Task goal -
Your answer should consist solely of the lines from the one with "bounds = shape.BoundBox" through the one with "sizes, in millimetres", copied exactly, endpoints included.

Supplied data -
[start]

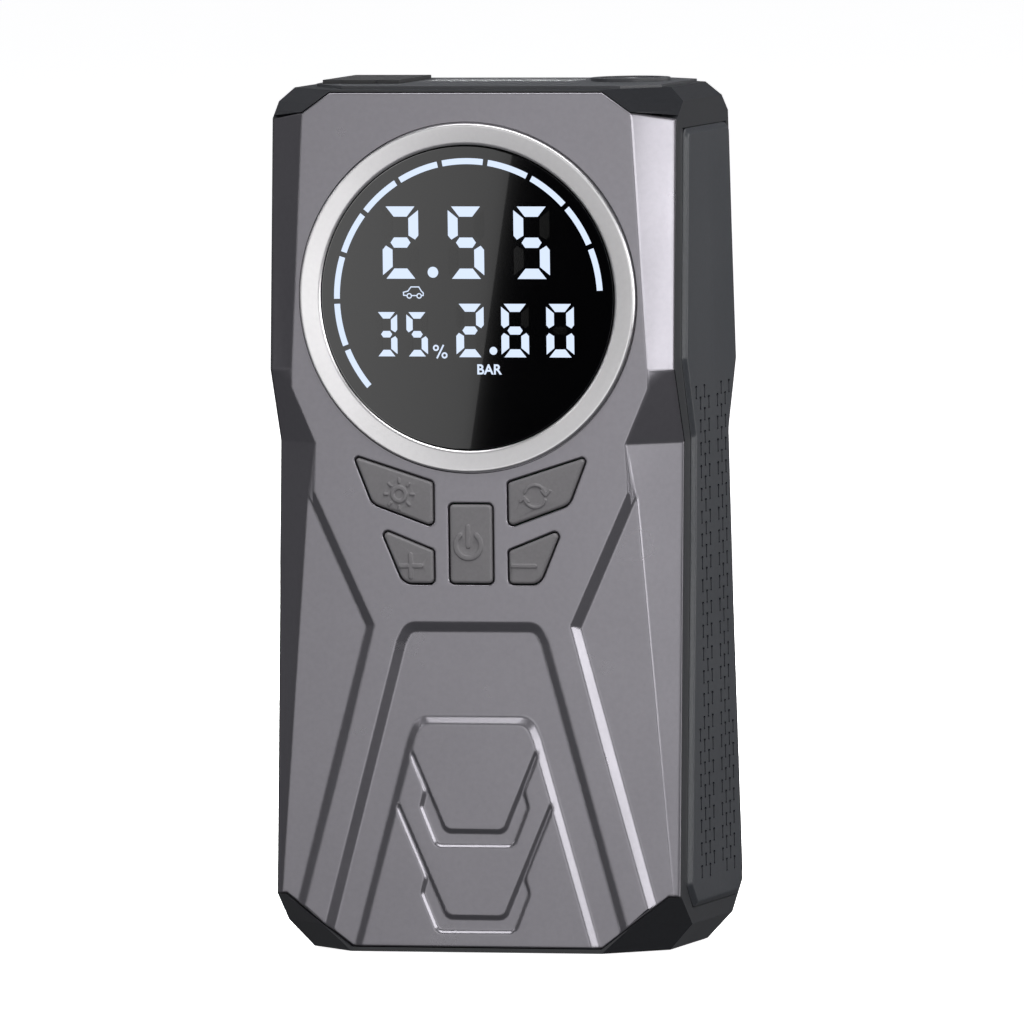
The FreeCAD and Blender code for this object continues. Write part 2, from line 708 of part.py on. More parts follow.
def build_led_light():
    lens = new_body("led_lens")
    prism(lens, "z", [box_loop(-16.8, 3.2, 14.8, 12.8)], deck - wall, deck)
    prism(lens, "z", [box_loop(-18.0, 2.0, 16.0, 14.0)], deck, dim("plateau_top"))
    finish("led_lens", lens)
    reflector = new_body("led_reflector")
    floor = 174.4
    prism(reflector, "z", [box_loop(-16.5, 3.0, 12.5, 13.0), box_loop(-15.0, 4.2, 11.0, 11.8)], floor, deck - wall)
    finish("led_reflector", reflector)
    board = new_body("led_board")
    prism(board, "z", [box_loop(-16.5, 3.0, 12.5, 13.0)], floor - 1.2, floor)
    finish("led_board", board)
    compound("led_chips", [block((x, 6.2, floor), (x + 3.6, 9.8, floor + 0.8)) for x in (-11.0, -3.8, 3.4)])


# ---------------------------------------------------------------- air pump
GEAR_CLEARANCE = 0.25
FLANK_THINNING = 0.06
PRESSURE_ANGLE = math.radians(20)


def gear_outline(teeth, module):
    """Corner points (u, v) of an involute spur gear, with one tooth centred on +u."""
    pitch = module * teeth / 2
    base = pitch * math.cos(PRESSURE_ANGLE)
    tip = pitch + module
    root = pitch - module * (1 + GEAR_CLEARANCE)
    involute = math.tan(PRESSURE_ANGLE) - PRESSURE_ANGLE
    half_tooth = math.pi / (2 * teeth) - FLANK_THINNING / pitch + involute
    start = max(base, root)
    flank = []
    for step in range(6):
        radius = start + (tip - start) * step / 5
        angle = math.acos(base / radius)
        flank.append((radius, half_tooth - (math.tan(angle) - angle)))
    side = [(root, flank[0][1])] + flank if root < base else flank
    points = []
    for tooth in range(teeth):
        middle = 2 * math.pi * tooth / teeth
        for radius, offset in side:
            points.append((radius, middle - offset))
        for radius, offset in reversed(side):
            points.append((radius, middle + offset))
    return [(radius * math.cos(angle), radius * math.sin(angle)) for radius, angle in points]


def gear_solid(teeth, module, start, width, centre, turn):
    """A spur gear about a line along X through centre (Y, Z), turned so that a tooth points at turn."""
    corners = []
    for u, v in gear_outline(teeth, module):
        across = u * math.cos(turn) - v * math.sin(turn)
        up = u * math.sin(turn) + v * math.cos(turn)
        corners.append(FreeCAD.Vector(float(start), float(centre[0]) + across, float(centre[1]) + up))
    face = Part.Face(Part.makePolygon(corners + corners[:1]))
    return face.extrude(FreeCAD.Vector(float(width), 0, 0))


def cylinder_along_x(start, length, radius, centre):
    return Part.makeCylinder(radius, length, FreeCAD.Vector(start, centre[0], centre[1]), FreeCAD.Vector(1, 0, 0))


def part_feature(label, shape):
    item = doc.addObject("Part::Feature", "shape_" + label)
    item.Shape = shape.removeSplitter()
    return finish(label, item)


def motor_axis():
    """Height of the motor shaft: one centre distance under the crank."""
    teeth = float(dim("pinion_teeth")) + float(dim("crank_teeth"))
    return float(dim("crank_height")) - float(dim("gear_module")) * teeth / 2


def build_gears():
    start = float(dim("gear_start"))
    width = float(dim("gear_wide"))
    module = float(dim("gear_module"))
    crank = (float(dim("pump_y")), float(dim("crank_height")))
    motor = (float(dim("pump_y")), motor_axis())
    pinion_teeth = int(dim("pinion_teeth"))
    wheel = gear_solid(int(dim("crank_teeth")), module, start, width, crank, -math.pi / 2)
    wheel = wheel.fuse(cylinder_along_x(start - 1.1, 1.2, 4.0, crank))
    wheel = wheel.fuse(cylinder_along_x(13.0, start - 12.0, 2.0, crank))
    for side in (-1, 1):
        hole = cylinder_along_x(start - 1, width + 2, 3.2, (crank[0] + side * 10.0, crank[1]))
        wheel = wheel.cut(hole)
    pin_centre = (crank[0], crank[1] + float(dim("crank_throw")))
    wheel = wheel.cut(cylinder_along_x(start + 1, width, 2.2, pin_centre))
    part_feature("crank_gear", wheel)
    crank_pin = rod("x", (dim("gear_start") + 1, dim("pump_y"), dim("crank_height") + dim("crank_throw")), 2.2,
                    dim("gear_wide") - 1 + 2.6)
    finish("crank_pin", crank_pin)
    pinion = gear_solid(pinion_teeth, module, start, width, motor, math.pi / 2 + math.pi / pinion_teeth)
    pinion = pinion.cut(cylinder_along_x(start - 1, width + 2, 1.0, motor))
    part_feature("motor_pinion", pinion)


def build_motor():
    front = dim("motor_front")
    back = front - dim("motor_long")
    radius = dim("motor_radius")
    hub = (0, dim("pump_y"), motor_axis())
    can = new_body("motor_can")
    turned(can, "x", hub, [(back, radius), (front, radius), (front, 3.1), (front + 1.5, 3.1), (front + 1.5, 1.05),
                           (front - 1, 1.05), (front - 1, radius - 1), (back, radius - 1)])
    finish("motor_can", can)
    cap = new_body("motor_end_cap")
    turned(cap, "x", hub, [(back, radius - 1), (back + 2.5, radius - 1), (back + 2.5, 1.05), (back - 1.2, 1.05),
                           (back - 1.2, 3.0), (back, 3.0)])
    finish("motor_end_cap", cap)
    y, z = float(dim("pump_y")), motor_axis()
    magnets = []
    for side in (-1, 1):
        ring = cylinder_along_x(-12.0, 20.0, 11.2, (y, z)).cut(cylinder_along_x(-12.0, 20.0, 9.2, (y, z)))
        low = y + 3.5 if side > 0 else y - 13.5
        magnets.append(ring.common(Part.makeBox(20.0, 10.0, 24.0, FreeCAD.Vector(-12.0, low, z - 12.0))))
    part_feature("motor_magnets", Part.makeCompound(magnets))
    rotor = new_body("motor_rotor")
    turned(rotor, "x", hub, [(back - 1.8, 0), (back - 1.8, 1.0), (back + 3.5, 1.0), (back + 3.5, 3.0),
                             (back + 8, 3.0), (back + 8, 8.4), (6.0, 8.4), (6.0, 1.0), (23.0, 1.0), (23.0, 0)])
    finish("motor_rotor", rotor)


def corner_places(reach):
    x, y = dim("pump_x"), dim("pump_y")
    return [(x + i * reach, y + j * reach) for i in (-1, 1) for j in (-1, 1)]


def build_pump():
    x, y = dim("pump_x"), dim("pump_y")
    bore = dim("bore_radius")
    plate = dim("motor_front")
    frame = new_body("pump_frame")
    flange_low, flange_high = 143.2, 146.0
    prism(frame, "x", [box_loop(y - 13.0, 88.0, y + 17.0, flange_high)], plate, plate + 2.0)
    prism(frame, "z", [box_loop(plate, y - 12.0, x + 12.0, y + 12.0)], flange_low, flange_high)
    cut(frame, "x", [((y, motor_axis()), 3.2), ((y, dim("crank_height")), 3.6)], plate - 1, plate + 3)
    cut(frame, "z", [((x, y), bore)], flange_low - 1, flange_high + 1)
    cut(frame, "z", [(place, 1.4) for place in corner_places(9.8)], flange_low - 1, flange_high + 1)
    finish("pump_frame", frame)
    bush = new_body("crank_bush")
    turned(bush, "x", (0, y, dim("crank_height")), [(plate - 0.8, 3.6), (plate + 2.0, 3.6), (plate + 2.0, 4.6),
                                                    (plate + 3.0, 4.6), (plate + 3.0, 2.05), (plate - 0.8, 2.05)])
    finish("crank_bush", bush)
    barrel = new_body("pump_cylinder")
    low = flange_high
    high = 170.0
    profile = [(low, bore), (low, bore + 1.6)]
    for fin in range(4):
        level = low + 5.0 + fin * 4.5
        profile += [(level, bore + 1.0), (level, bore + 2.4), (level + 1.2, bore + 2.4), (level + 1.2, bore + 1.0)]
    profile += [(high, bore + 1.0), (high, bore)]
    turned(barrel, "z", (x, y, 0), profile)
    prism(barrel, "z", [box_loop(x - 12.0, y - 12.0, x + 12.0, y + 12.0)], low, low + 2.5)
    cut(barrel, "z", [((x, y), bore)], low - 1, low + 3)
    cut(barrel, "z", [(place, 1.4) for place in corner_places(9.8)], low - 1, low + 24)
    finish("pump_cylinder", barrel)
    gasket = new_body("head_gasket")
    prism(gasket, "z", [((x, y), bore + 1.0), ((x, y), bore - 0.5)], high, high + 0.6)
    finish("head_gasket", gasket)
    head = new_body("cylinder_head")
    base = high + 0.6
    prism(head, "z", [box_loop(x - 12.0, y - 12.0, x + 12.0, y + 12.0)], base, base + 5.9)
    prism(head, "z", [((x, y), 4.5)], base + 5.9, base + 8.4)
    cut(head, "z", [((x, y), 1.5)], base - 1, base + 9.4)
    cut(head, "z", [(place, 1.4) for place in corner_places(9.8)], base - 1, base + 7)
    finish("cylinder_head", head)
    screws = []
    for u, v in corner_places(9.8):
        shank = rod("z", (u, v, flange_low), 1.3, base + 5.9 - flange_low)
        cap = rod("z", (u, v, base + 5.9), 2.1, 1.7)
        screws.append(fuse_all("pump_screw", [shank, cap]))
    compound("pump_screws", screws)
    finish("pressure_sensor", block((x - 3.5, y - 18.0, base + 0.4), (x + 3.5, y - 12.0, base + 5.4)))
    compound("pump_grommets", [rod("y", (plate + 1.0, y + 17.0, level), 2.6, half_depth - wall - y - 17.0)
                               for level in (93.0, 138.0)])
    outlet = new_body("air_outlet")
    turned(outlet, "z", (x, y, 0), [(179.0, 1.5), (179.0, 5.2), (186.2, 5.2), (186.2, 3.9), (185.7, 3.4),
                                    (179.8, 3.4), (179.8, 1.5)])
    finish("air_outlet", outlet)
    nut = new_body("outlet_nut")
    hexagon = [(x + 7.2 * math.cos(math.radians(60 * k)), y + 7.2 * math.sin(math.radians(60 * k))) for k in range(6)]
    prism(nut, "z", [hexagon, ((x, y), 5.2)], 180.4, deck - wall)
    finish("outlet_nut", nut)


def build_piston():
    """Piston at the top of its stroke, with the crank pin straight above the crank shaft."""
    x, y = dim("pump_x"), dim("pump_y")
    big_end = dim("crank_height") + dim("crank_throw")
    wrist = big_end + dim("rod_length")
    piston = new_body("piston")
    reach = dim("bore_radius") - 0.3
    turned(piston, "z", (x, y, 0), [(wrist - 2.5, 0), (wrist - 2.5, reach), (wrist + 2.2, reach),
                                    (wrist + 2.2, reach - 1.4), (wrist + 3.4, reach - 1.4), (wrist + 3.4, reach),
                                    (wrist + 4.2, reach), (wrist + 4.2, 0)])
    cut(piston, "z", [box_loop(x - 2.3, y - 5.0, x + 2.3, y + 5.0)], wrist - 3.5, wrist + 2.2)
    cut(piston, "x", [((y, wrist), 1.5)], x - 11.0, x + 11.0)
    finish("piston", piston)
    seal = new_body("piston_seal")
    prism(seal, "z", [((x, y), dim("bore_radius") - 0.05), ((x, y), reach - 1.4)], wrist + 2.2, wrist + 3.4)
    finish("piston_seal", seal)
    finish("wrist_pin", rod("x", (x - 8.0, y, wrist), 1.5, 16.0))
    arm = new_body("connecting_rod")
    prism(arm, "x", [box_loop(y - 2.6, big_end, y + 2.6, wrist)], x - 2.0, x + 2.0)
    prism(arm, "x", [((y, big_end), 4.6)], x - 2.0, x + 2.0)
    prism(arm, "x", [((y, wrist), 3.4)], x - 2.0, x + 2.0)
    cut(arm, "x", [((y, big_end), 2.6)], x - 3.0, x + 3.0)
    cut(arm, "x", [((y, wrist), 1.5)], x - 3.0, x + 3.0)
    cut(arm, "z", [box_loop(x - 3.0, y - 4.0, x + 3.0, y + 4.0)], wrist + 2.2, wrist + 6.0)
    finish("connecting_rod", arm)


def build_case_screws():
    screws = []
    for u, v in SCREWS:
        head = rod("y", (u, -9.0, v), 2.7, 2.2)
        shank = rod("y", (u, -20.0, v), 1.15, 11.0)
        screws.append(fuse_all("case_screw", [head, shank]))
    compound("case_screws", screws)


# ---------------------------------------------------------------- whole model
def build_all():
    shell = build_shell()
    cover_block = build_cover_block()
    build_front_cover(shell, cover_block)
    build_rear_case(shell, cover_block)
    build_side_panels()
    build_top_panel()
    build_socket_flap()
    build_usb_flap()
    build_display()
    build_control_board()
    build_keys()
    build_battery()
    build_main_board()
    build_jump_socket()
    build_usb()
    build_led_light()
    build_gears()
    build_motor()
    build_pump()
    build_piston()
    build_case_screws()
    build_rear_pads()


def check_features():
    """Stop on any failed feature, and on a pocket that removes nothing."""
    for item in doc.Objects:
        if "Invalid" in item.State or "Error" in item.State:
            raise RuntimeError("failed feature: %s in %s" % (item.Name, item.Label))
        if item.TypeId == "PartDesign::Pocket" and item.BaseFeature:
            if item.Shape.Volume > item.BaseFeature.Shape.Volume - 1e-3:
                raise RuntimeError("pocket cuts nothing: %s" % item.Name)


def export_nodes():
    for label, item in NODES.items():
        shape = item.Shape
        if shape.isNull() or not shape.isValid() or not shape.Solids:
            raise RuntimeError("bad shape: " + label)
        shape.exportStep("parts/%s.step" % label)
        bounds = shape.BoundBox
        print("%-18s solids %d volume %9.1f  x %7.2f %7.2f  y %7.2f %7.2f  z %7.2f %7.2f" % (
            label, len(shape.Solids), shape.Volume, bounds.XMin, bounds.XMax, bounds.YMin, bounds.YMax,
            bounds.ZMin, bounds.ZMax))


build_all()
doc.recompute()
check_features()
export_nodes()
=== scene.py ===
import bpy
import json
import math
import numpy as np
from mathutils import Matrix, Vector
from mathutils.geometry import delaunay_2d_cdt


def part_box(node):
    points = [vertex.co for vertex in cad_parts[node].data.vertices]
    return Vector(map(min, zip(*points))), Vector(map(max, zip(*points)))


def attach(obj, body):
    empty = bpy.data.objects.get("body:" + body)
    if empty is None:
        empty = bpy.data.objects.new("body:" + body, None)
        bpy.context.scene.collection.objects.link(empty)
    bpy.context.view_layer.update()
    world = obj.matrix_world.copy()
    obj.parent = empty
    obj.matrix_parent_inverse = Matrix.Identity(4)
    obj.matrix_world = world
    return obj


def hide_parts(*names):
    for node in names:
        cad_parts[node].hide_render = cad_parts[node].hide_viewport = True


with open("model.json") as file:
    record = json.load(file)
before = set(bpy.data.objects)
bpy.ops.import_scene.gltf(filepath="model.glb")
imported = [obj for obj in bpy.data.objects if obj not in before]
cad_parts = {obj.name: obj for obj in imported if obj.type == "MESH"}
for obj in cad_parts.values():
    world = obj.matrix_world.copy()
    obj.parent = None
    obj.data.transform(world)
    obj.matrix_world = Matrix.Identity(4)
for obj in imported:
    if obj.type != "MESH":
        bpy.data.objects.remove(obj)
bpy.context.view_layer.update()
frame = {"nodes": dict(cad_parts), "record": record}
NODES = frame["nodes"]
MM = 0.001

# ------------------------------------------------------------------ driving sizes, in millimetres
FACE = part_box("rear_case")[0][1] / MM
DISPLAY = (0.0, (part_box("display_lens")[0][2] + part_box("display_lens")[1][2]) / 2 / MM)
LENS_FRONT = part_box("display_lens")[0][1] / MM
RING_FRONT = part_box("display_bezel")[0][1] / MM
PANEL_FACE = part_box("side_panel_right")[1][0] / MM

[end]

Exercise answer -
        bounds = shape.BoundBox
        print("%-18s solids %d volume %9.1f  x %7.2f %7.2f  y %7.2f %7.2f  z %7.2f %7.2f" % (
            label, len(shape.Solids), shape.Volume, bounds.XMin, bounds.XMax, bounds.YMin, bounds.YMax,
            bounds.ZMin, bounds.ZMax))


build_all()
doc.recompute()
check_features()
export_nodes()
=== scene.py ===
import bpy
import json
import math
import numpy as np
from mathutils import Matrix, Vector
from mathutils.geometry import delaunay_2d_cdt


def part_box(node):
    points = [vertex.co for vertex in cad_parts[node].data.vertices]
    return Vector(map(min, zip(*points))), Vector(map(max, zip(*points)))


def attach(obj, body):
    empty = bpy.data.objects.get("body:" + body)
    if empty is None:
        empty = bpy.data.objects.new("body:" + body, None)
        bpy.context.scene.collection.objects.link(empty)
    bpy.context.view_layer.update()
    world = obj.matrix_world.copy()
    obj.parent = empty
    obj.matrix_parent_inverse = Matrix.Identity(4)
    obj.matrix_world = world
    return obj


def hide_parts(*names):
    for node in names:
        cad_parts[node].hide_render = cad_parts[node].hide_viewport = True


with open("model.json") as file:
    record = json.load(file)
before = set(bpy.data.objects)
bpy.ops.import_scene.gltf(filepath="model.glb")
imported = [obj for obj in bpy.data.objects if obj not in before]
cad_parts = {obj.name: obj for obj in imported if obj.type == "MESH"}
for obj in cad_parts.values():
    world = obj.matrix_world.copy()
    obj.parent = None
    obj.data.transform(world)
    obj.matrix_world = Matrix.Identity(4)
for obj in imported:
    if obj.type != "MESH":
        bpy.data.objects.remove(obj)
bpy.context.view_layer.update()
frame = {"nodes": dict(cad_parts), "record": record}
NODES = frame["nodes"]
MM = 0.001

# ------------------------------------------------------------------ driving sizes, in millimetres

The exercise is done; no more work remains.